## Written problem
Filter the records below and copy every line containing the word "type".

## Given records
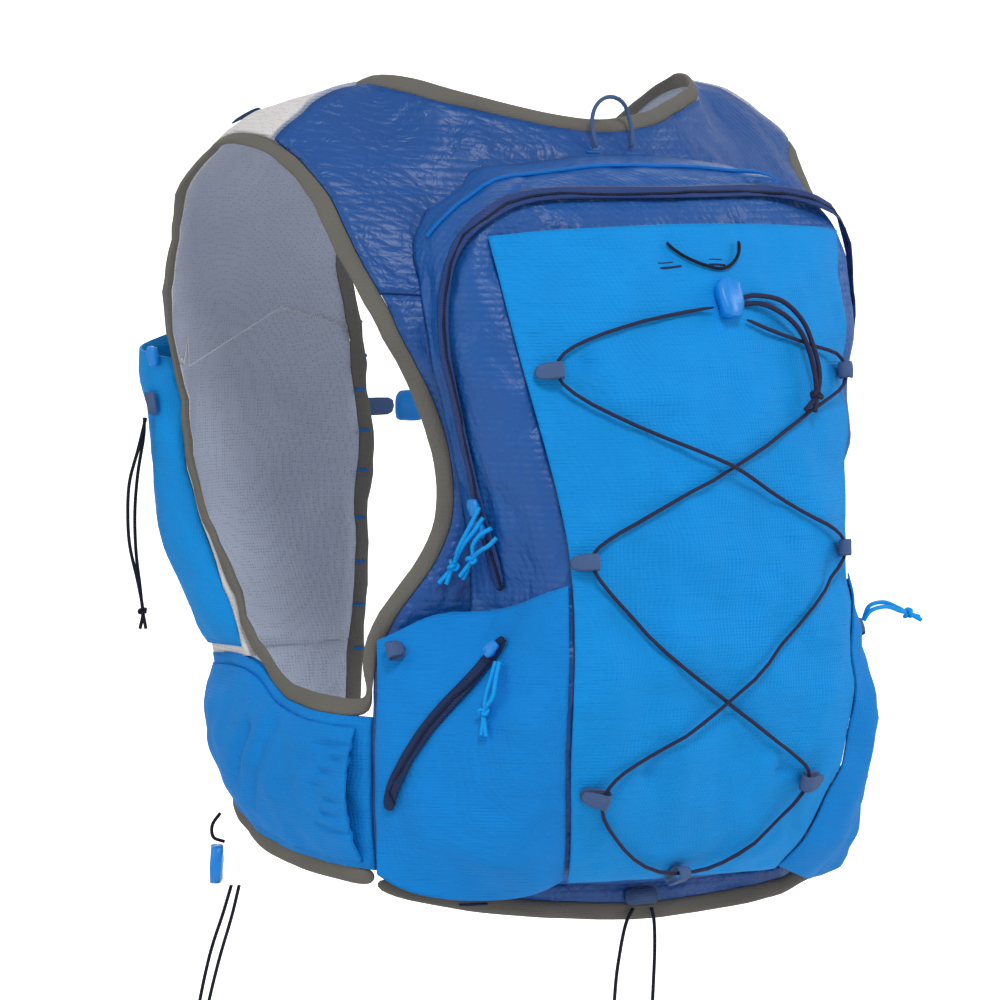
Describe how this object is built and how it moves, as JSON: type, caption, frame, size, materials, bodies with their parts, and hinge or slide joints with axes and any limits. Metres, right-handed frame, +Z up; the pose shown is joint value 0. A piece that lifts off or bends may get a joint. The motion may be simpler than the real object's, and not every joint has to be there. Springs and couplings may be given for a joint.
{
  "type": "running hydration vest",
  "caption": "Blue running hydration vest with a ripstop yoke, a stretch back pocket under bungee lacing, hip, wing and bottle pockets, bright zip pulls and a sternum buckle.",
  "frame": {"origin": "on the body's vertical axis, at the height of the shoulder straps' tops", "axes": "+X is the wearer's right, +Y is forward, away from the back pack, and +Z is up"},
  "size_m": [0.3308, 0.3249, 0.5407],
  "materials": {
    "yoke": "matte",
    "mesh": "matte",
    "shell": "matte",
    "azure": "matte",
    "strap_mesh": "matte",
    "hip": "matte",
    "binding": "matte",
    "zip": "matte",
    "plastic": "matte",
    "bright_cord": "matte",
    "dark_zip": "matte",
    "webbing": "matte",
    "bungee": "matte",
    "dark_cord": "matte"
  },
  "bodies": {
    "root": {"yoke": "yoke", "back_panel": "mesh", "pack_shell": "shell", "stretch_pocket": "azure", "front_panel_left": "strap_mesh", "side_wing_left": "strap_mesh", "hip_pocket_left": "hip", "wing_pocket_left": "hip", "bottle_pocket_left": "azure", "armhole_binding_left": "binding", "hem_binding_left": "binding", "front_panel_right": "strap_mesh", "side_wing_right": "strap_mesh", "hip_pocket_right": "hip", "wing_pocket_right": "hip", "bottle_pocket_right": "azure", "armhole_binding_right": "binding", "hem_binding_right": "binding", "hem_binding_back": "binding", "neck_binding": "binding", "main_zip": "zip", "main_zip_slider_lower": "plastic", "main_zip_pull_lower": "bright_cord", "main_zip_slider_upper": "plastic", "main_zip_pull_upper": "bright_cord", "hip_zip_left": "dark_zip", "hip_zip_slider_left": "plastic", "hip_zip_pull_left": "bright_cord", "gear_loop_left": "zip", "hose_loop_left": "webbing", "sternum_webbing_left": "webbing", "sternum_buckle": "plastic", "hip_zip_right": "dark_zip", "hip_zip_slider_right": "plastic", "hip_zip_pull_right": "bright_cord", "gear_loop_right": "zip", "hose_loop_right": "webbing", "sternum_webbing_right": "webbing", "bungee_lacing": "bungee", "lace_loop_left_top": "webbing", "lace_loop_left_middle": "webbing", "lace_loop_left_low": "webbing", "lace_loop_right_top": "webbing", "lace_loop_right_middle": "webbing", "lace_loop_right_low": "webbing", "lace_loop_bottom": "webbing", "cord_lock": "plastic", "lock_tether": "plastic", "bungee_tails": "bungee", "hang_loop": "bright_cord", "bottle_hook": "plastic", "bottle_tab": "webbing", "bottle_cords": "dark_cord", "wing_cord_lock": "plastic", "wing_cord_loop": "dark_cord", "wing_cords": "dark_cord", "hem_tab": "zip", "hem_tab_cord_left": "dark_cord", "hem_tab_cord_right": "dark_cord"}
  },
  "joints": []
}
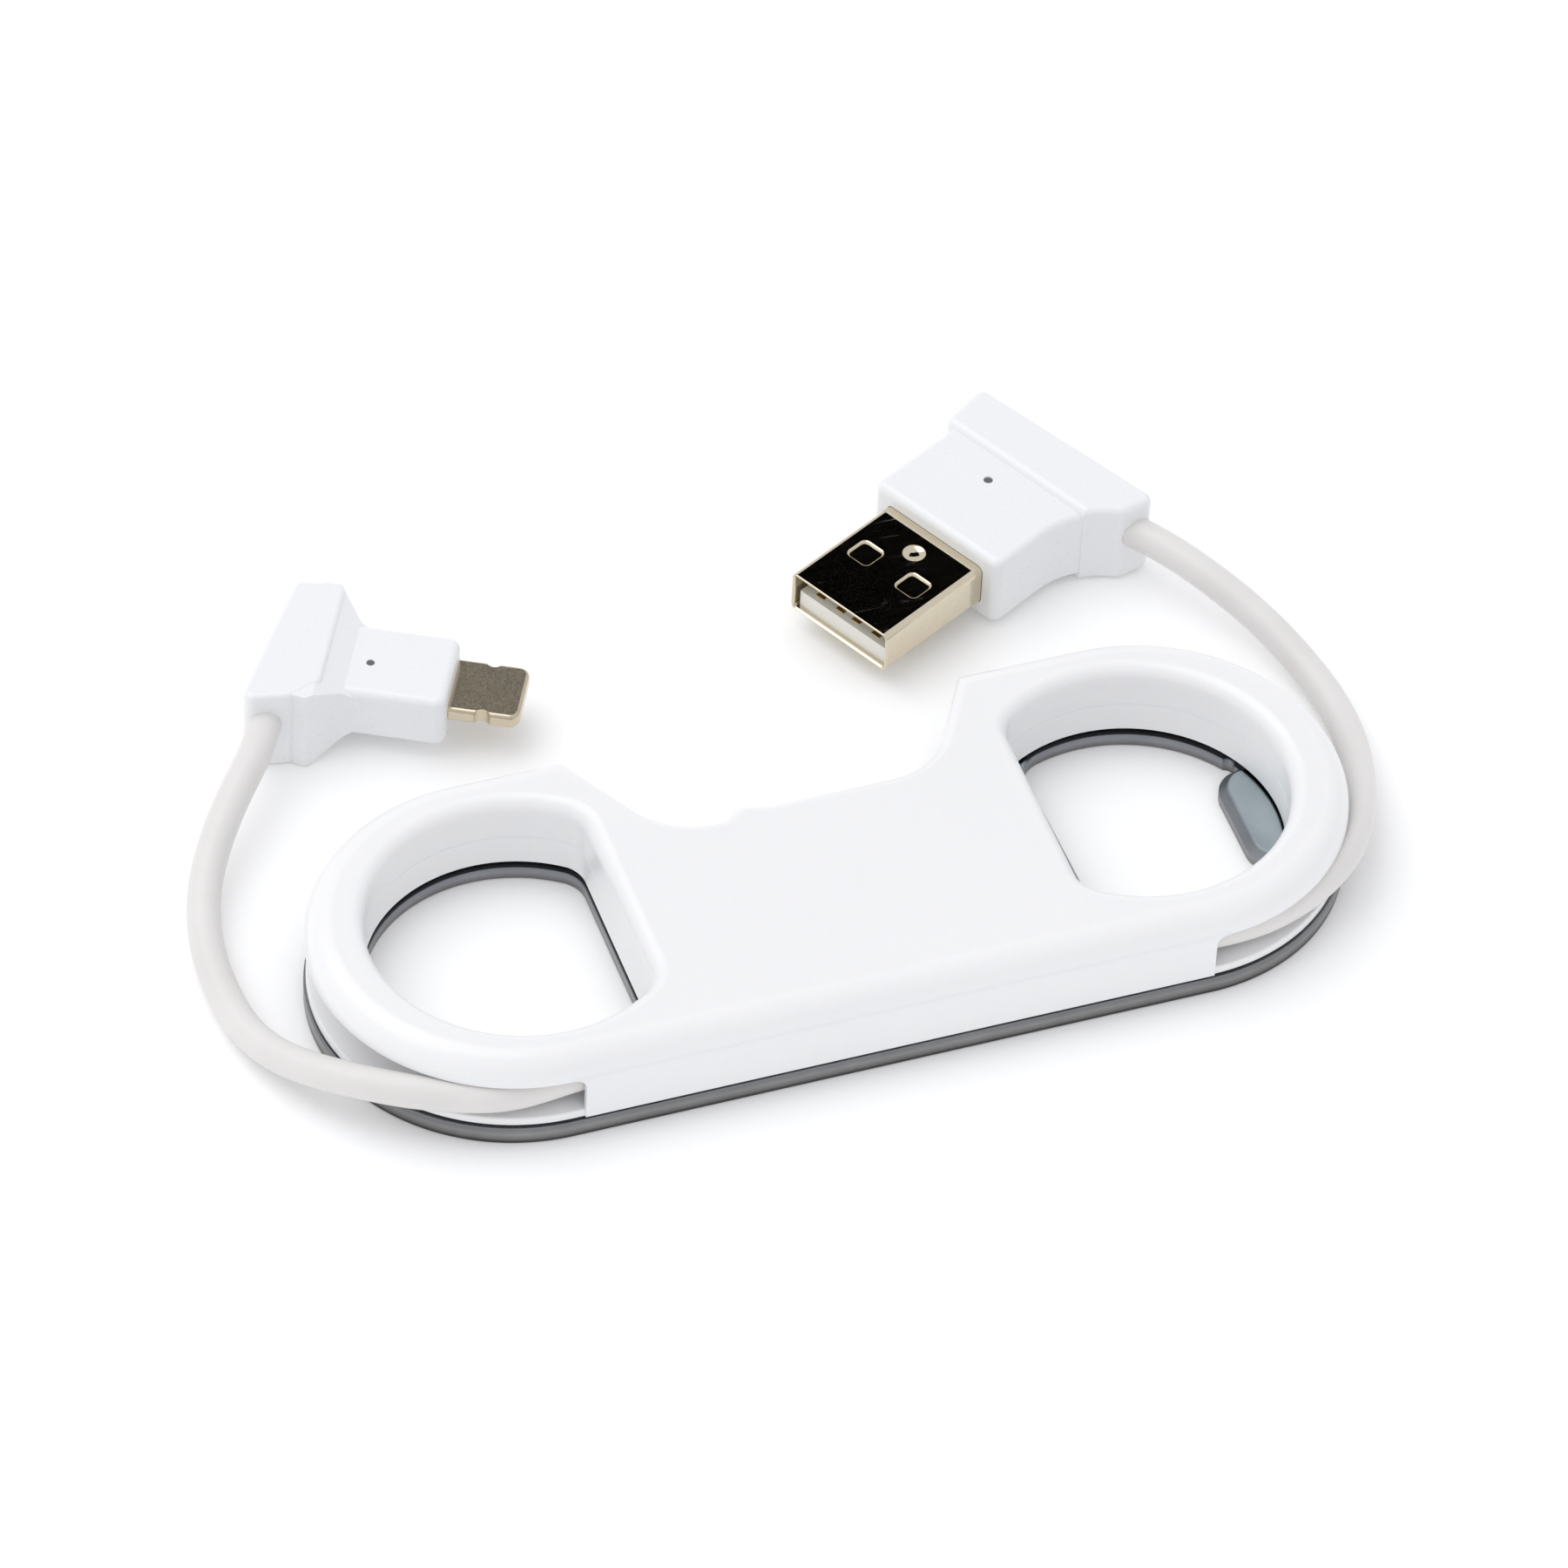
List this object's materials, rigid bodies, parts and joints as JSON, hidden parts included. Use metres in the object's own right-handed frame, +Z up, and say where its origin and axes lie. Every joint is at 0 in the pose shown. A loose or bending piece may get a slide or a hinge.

## Expected answer
Describe how this object is built and how it moves, as JSON: type, caption, frame, size, materials, bodies with their parts, and hinge or slide joints with axes and any limits. Metres, right-handed frame, +Z up; the pose shown is joint value 0. A piece that lifts off or bends may get a joint. The motion may be simpler than the real object's, and not every joint has to be there. Springs and couplings may be given for a joint.
  "type": "running hydration vest",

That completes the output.